Conferences matter too. Last year they both made the pilgrimage to GNU Radio Conference in Charlotte, where they spent three days absorbing talks about everything from 5G NR to LoRa network architecture. The hallway conversations, the chance encounters with people who've been doing this stuff for decades, those moments can't be replicated online. They came back energized and armed with new project ideas that kept them busy for months.
The pace of change in radio technology is relentless. 5G deployment is still ongoing, but research labs are already publishing papers about 6G terahertz communication. AI-driven spectrum management isn't science fiction anymore; it's happening in real deployments. Markus and Lori know they can't afford to stop learning, not even for a second. They set aside time each week just to scan arXiv for new papers on wireless communications. Lori subscribes to podcasts like "The Amp Hour" and "Software Defined Talk" to keep tabs on industry trends.
What I find most compelling about their approach is the absence of pretense.

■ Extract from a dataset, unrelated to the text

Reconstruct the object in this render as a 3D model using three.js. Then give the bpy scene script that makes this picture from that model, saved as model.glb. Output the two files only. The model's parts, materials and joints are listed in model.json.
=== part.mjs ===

They don't claim to be experts, and they're not trying to build some personal brand or YouTube empire. They just want to understand how things work. This kind of intellectual humility, paired with dogged persistence, creates a learning environment where growth is inevitable.
Their philosophy can be summed up pretty simply: read voraciously, build constantly, fail often, ask questions, and never assume you've learned enough. In a field as Byzantine as advanced radio technologies, where every answer spawns five new questions, this mindset isn't just useful. It's mandatory.
Anyone looking to master SDR or wireless automation systems would do well to steal a page from their playbook. The technical literature is dense and often impenetrable, but it rewards those who engage with it seriously. Building things with your hands, whether it's a simple FM receiver or a complex adaptive equalizer, transforms abstract mathematics into concrete understanding. And participating in communities, both online and offline, keeps you honest and exposes you to perspectives you'd never encounter alone.
Markus and Lori aren't superhuman. They're just two people who decided that understanding radio technologies mattered enough to invest serious time and energy into the pursuit. Their success, such as it is, comes from consistency and a refusal to take shortcuts. In a world drowning in shallow content and get-rich-quick schemes, their approach feels almost revolutionary in its straightforwardness.